**MATERIAL:**

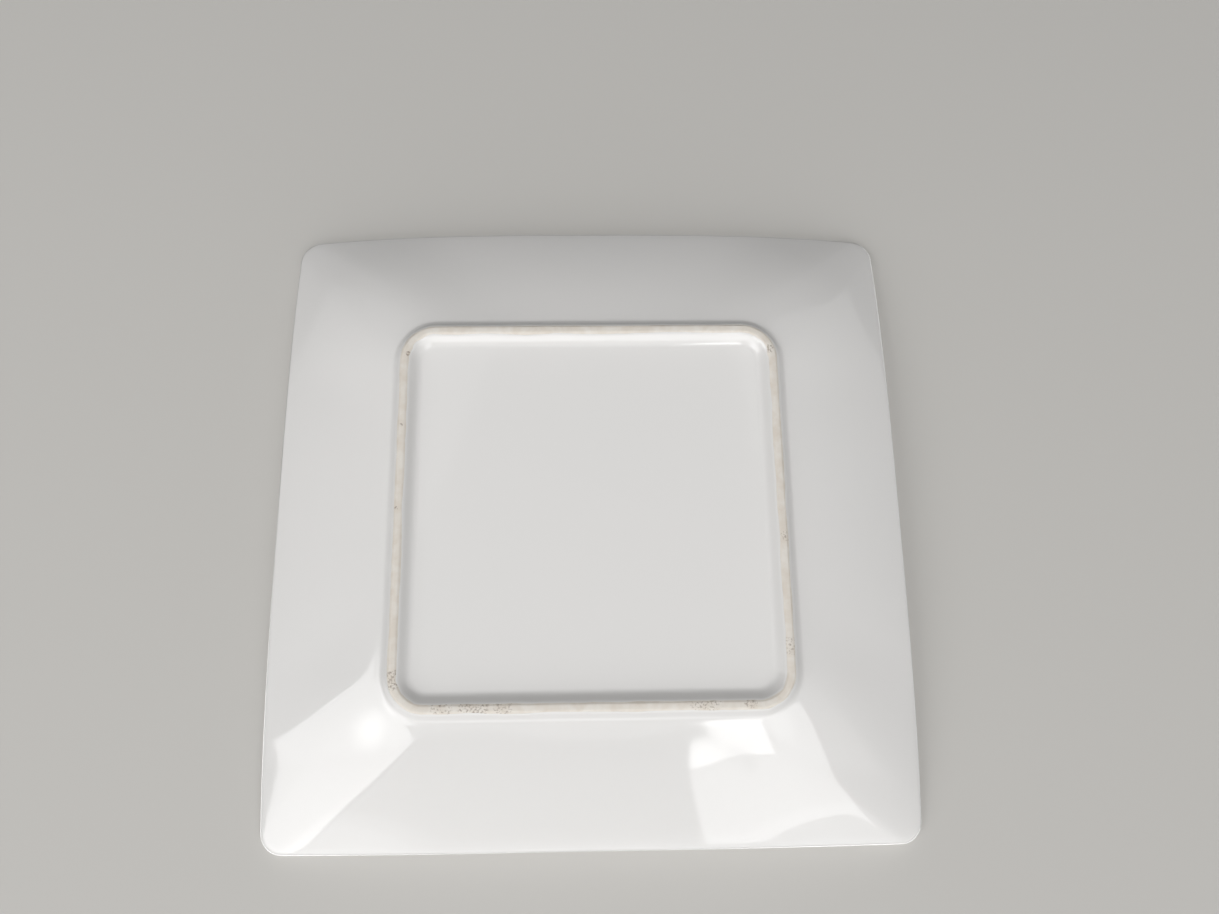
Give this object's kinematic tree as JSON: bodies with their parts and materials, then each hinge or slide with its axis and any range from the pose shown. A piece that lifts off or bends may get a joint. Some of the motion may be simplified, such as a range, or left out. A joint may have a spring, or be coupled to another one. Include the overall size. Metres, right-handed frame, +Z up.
{
  "type": "square dinner plate",
  "caption": "Square white porcelain dinner plate with a shallow well, sloping wall, upswept corners and a bare foot ring; it holds food and stands level on a table.",
  "frame": {"origin": "on the table, at the centre of the foot ring's land, under the middle of the plate", "axes": "+Z up, out of the eating face; +X and +Y square to the plate's sides"},
  "size_m": [0.2616, 0.2616, 0.0331],
  "materials": {
    "fired_clay": "fired white porcelain clay, matt, covered by the glaze",
    "bare_foot_clay": "bare fired clay, ground along its crest, rubbed and a little stained",
    "face_glaze": "clear gloss glaze over white clay",
    "underside_glaze": "clear gloss glaze over white clay, slightly wavy",
    "base_glaze": "clear gloss glaze over white clay, pooled a little at the foot"
  },
  "bodies": {
    "root": {"porcelain_body": "fired_clay", "foot_ring": "bare_foot_clay", "face_glaze": "face_glaze", "underside_glaze": "underside_glaze", "base_glaze": "base_glaze"}
  },
  "joints": []
}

**TASK TO COMPLETE:**
Make an exact copy of all the data.

**REPLY TO THE TASK:**
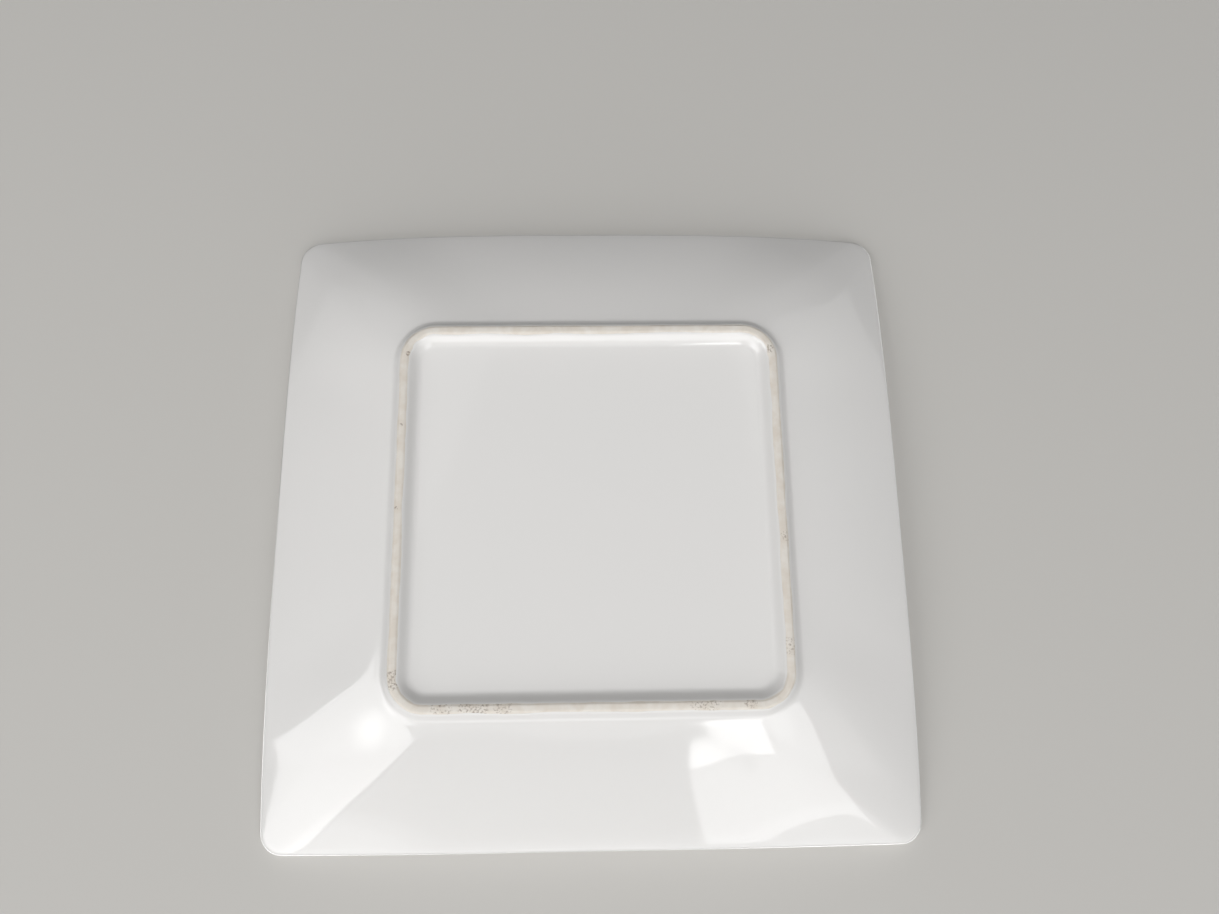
Give this object's kinematic tree as JSON: bodies with their parts and materials, then each hinge or slide with its axis and any range from the pose shown. A piece that lifts off or bends may get a joint. Some of the motion may be simplified, such as a range, or left out. A joint may have a spring, or be coupled to another one. Include the overall size. Metres, right-handed frame, +Z up.
{
  "type": "square dinner plate",
  "caption": "Square white porcelain dinner plate with a shallow well, sloping wall, upswept corners and a bare foot ring; it holds food and stands level on a table.",
  "frame": {"origin": "on the table, at the centre of the foot ring's land, under the middle of the plate", "axes": "+Z up, out of the eating face; +X and +Y square to the plate's sides"},
  "size_m": [0.2616, 0.2616, 0.0331],
  "materials": {
    "fired_clay": "fired white porcelain clay, matt, covered by the glaze",
    "bare_foot_clay": "bare fired clay, ground along its crest, rubbed and a little stained",
    "face_glaze": "clear gloss glaze over white clay",
    "underside_glaze": "clear gloss glaze over white clay, slightly wavy",
    "base_glaze": "clear gloss glaze over white clay, pooled a little at the foot"
  },
  "bodies": {
    "root": {"porcelain_body": "fired_clay", "foot_ring": "bare_foot_clay", "face_glaze": "face_glaze", "underside_glaze": "underside_glaze", "base_glaze": "base_glaze"}
  },
  "joints": []
}